Flash attention question

modelscope / DiffSynth-Studio

Enjoy the magic of Diffusion models!

Apache License 2.0

6.58k stars 600 forks source link

Flash attention question #14

Open JonathanLi19 opened 9 months ago

JonathanLi19 commented 9 months ago

Hi, Great work!! I have one question: in the paper, you said that "we adopt flash attention [6] in all attention layers, including the text encoder, UNet, VAE, ControlNet models, and motion modules". I found the xformers_forward() function in the Attention module. However, this function is never called during the whole process of "diffutoon_toon_shading.py". It is very strange, since it still can generate high resolution videos. I am very confused how does this work? Thanks!

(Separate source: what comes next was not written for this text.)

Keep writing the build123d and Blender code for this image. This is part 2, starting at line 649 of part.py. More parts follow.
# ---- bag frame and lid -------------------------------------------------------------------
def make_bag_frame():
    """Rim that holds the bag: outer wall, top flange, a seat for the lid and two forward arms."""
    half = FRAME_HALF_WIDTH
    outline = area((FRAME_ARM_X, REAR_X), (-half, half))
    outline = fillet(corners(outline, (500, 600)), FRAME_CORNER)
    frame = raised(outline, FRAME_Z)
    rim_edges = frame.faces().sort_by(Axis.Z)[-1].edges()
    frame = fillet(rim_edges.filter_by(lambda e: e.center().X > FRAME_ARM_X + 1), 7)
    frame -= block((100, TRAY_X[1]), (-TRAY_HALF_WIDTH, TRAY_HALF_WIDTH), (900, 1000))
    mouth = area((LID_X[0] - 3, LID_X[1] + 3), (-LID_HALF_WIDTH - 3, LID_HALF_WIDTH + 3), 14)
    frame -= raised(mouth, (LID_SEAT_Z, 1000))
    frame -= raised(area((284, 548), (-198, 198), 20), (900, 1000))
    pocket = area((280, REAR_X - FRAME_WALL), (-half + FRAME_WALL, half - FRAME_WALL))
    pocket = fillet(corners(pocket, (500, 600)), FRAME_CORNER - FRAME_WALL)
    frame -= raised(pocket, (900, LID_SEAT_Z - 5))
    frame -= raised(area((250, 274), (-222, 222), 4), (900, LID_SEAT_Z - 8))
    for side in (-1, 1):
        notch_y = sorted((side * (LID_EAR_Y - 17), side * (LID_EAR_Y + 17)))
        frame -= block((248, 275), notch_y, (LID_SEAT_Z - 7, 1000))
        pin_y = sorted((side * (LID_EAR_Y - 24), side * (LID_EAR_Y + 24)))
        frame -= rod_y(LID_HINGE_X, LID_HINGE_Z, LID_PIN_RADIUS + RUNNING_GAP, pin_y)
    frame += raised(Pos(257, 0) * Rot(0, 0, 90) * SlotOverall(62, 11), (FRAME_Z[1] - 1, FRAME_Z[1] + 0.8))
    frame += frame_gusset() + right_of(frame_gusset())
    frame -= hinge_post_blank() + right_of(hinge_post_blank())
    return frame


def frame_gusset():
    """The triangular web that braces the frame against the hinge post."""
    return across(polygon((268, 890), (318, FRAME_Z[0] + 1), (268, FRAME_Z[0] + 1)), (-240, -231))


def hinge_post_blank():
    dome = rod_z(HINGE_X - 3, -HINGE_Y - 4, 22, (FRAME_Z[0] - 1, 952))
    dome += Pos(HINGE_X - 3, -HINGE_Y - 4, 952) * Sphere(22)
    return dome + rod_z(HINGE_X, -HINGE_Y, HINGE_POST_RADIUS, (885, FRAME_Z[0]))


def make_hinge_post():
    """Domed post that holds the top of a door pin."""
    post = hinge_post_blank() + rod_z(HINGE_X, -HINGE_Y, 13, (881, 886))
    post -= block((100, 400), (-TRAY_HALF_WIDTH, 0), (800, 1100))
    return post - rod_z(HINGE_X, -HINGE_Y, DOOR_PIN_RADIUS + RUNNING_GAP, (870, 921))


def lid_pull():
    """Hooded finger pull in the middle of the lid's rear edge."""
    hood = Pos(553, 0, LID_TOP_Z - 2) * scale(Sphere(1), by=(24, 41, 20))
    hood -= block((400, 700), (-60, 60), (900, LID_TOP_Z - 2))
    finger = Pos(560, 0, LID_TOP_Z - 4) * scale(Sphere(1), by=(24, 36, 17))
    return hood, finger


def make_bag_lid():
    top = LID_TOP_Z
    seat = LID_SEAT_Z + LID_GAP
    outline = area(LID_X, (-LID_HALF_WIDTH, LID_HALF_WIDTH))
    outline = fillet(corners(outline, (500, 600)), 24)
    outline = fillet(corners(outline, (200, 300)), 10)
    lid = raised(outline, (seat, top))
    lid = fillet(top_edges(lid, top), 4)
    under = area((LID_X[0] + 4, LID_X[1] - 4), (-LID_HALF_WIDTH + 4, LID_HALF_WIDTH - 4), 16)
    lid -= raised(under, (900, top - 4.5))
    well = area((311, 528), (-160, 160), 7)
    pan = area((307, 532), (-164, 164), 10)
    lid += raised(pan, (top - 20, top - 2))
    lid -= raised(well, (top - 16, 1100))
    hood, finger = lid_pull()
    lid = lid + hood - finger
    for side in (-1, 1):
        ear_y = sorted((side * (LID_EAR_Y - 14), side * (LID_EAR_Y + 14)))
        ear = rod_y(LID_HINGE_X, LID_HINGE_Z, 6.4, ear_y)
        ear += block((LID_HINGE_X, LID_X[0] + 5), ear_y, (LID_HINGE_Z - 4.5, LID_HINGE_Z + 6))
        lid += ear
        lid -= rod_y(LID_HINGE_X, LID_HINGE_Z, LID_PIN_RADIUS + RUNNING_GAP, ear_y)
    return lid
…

Artiprocher commented 9 months ago

In the Attention module, we provide two different forward functions, namely xformers_forward and torch_forward. In our early work, we intend to only use xformers_forward. However, we found xformers sometimes doesn't work. For example, the dim of the tensors is not 2^n. Therefore, we use the scaled_dot_product in torch instead of xformers. scaled_dot_product is another implementation of flash attention, which is only supported in torch>=2.0. This implementation is fast and stable enough. If you are interested, you can see this document for more information.

JonathanLi19 commented 9 months ago

Thank you very much!

JonathanLi19 commented 8 months ago

Hi, sorry to bother you agian. I have two more questions.

I tried to rebuild your pipeline using the open source diffusers library. I changed the Attention layer in this library using the above mentioned scaled_dot_product_attention function instead of xformers. This function is used in Unet and ControlNet. However, it will still cause CUDA OOM Error when generating high-resolution videos. I want to ask that is this caused by the fact that I don't use this function in VAE and CLIPTextEncoder(These two architectures aren't implemented by diffusers)? Or is it because of something magic in your frame? (You don't use diffusers at all, and change the whole code frame, which is really terrific.)
"1 torch was not compiled with flash attention", this warning is shown during code execution, does it matter? Thank you very much!